Why the Yeast Shortage Isn't Ending Anytime Soon
First came the quarantine. Then came the baking boom. Now, we’re staring down the barrel of a serious yeast shortage.
That’s right, folks: with everyone trapped at home and attempting to operate a makeshift boulangerie out of their apartment, the yeast supply chain has been thrown into total disarray by a completely unexpected surge in demand.
“I’ve been with the company for five years, and this is by far the highest demand I’ve ever seen,” John Heilman, vice president of Fleischmann’s Yeast producer AB Mauri told Slate. Specifically, Mauri notes that the March increase was somewhere in the neighborhood of 600 percent compared to the prior year. Normally, demand for yeast and other bread products usually peaks around the holiday baking season in December.

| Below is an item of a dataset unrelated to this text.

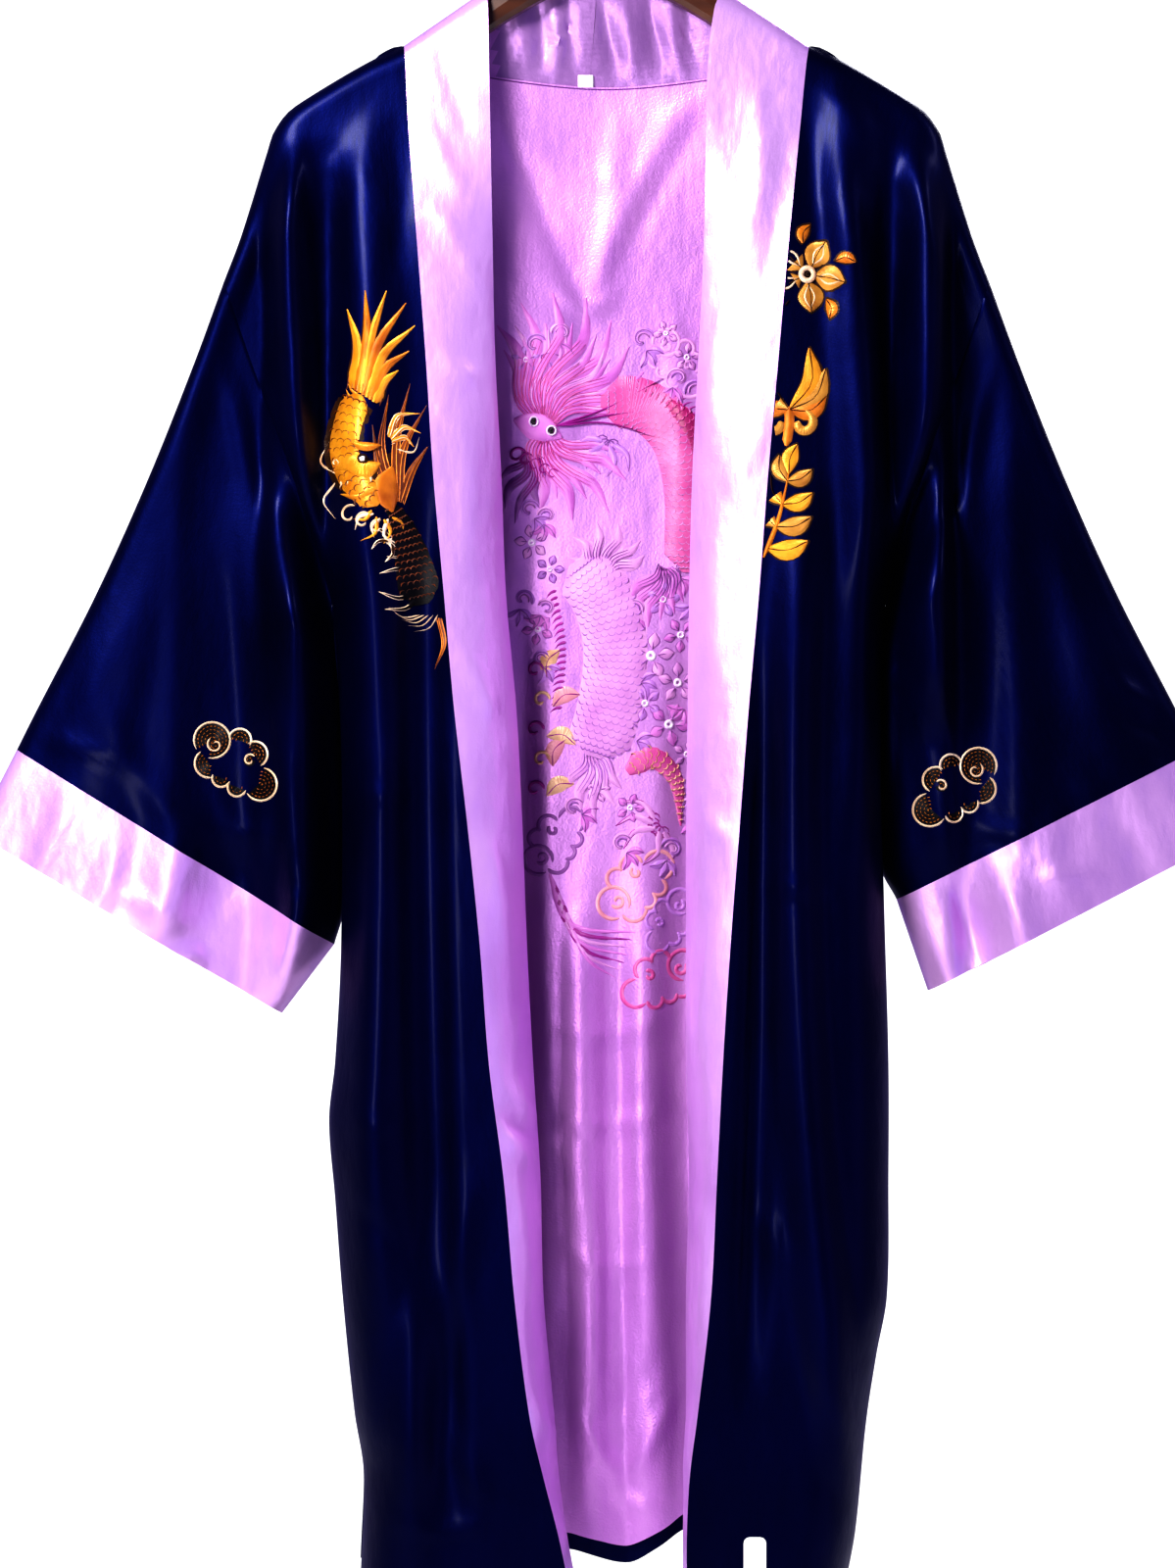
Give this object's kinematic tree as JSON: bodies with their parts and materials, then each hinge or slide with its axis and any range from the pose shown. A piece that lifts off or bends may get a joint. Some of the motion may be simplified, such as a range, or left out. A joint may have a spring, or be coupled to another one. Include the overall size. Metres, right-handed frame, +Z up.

Part of the holdup has to do with the fact that time is one of the key ingredients in baking yeast, even on an industrial scale. While major players can organize massive quantities of the single-celled fungi and feed them the sugar they need to become a good baking yeast, large-scale fermentation will always require a certain amount of time, usually measured in days if not weeks.
“Yeast takes a certain time to go from one cell to two cells, Sudeep Agarwala, a Gingko Bioworks yeast geneticist, told Slate. “You can do everything you can to speed it up, but there’s a hard limit to how fast they can double.”
Beyond an inability to transcend the basic principles of biochemistry, baking yeast has also run into some of the same challenges that’s kept certain commodities off of store shelves during the pandemic: packaging problems. Heilman told slate that the facilities it relies on for packaging materials are either closed or running low on materials. While there’s no reports on whether or not something like this would happen for yeast, the FDA did recently ease packaging restrictions on eggs in the hopes of getting more of them to market faster.
The good news in all of this is that you don’t need to own a factory to produce yeast. In fact, it just takes some old flour, water, and a bit of dried fruit—plus time. After storing that mixture somewhere warm for about 24 to 48 hours, you’re well on your way to having the starter you need to bake. While it may not necessarily yield what you think of as sourdough, the resulting bread will be uniquely yours, as this handy Twitter thread explains.
So in short, there’s no need to panic about the absence of yeast from shelves. Unless you’re baking to de-stress between hospital shifts, most of us probably have the time and the patience right now to make bread forged from our own raw materials. At the very least, it’s a heck of a lot cheaper and easier than trying to make your own eggs.